→ **Task details**:
Begin at the first line and end at the line containing "self.tree = tree". Extract exactly those lines.

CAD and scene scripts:
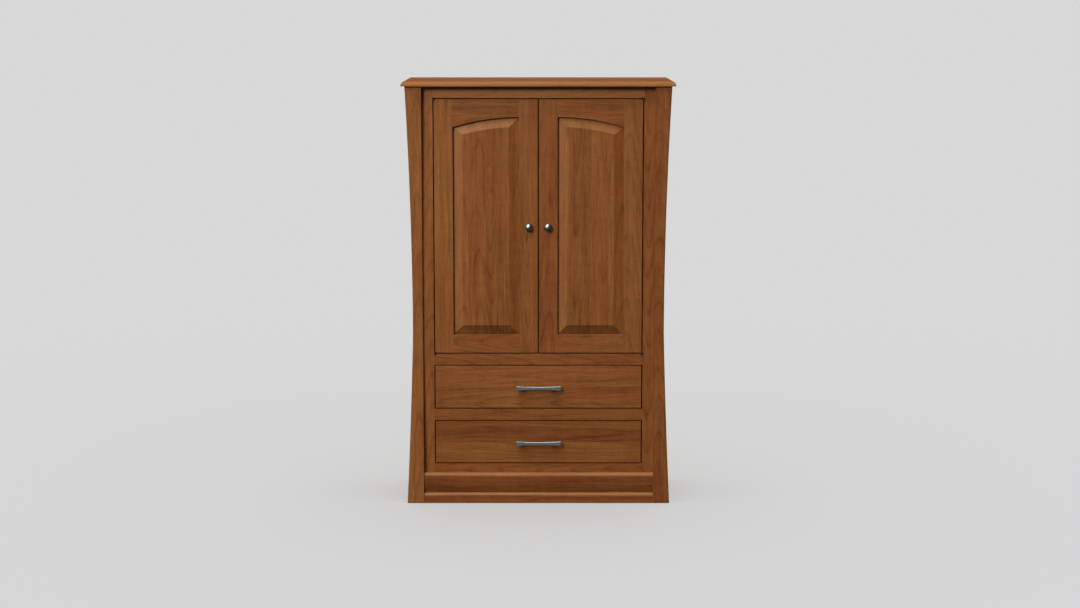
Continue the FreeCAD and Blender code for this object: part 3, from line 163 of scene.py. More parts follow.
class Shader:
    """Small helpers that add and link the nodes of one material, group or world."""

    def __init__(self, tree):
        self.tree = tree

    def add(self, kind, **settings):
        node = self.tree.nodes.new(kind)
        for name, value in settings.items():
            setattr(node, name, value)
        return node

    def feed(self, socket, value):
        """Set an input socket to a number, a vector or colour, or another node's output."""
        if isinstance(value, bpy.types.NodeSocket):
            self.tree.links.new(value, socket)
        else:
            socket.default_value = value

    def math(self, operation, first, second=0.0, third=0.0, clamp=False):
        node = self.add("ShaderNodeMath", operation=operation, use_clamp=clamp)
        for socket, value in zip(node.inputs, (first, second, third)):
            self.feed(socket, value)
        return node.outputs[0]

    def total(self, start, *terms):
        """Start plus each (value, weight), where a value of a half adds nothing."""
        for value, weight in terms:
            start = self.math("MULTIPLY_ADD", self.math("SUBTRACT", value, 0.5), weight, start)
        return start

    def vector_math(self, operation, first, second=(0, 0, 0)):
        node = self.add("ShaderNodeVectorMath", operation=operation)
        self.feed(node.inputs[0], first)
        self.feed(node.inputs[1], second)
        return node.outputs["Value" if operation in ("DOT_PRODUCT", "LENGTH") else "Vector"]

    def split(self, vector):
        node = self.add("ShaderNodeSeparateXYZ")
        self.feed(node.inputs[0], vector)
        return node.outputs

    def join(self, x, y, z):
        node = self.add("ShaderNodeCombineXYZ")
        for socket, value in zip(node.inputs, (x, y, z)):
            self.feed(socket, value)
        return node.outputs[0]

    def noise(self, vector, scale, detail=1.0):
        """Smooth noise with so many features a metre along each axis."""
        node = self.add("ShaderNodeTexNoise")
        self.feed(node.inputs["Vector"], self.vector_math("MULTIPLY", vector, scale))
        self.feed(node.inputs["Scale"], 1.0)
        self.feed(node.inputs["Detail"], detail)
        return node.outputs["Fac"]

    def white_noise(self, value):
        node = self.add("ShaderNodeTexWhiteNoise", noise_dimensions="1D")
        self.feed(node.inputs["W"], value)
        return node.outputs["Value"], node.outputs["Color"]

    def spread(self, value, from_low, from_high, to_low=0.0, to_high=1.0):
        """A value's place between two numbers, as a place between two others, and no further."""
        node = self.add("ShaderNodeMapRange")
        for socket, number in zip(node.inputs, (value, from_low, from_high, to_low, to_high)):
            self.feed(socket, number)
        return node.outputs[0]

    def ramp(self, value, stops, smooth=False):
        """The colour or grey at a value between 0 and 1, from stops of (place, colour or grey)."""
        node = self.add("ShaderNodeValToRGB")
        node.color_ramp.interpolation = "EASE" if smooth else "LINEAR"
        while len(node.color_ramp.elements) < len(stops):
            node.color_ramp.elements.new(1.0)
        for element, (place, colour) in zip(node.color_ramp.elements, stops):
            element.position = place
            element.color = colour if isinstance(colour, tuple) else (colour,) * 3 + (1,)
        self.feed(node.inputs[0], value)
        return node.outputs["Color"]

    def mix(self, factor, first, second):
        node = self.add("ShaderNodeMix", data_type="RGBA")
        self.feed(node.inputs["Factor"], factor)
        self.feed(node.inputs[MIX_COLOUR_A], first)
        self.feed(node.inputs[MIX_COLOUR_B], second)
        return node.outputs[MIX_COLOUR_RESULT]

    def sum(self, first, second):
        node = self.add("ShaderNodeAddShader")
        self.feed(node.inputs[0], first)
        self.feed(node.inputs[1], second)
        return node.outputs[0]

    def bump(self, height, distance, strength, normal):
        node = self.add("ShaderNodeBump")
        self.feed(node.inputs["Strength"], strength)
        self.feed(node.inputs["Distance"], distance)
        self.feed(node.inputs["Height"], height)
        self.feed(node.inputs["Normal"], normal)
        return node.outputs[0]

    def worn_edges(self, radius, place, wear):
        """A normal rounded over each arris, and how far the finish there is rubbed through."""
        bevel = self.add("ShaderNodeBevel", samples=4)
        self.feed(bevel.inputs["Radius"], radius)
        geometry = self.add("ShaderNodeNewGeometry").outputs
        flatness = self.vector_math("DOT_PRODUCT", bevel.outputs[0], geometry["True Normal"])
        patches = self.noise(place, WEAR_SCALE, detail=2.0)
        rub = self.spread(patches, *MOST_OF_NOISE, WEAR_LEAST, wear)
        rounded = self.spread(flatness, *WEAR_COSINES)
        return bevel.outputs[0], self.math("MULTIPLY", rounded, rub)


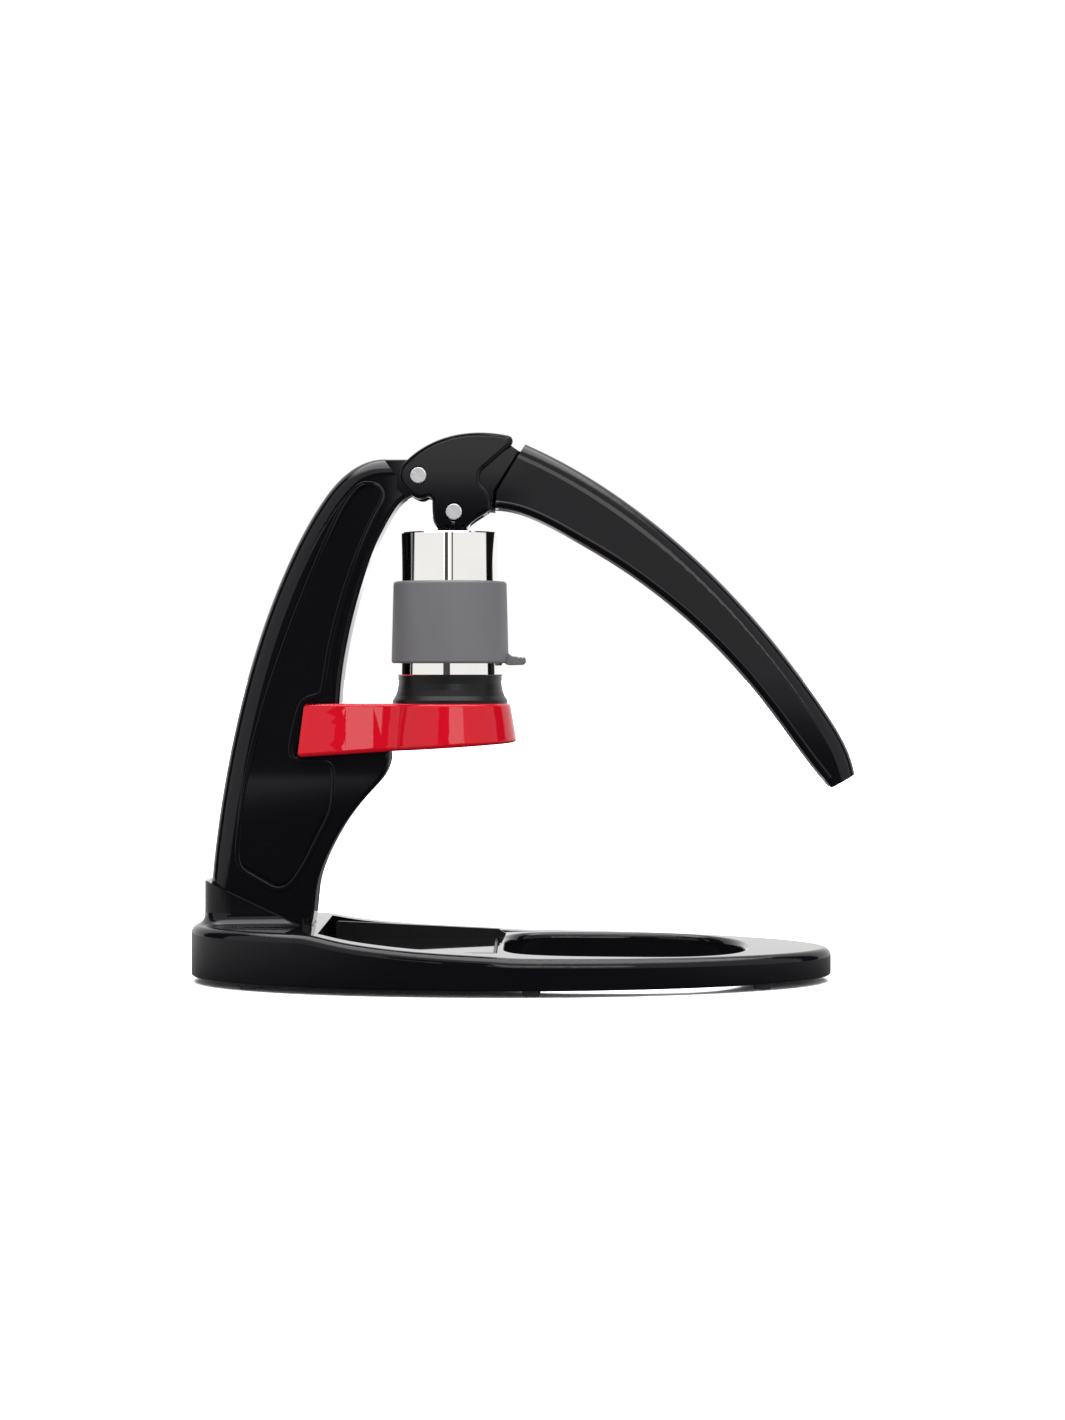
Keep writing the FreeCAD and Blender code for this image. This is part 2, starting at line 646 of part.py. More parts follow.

→ **Completed exercise**:
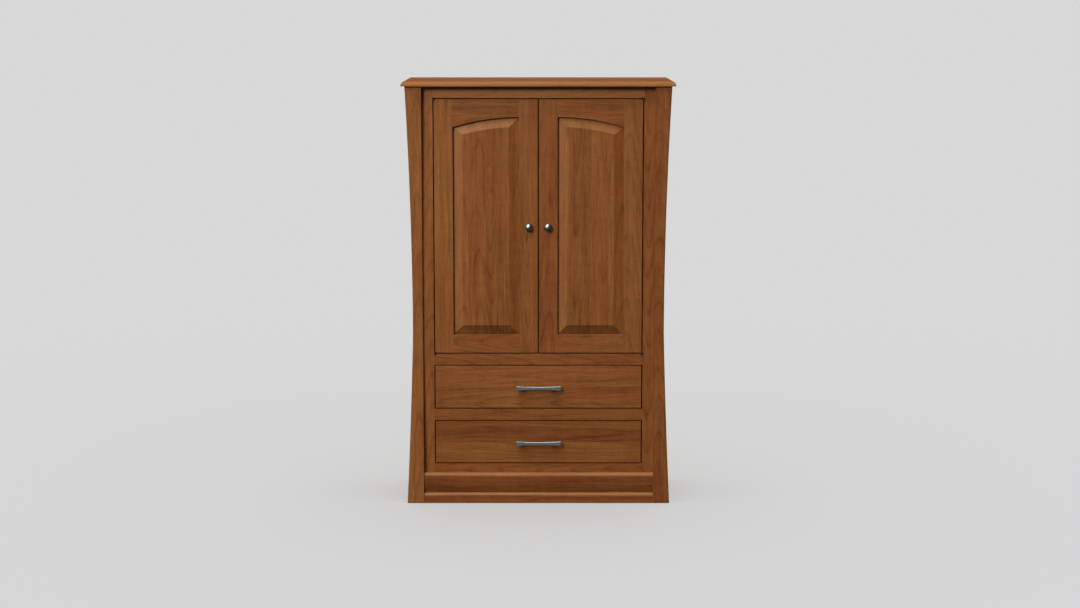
Continue the FreeCAD and Blender code for this object: part 3, from line 163 of scene.py. More parts follow.
class Shader:
    """Small helpers that add and link the nodes of one material, group or world."""

    def __init__(self, tree):
        self.tree = tree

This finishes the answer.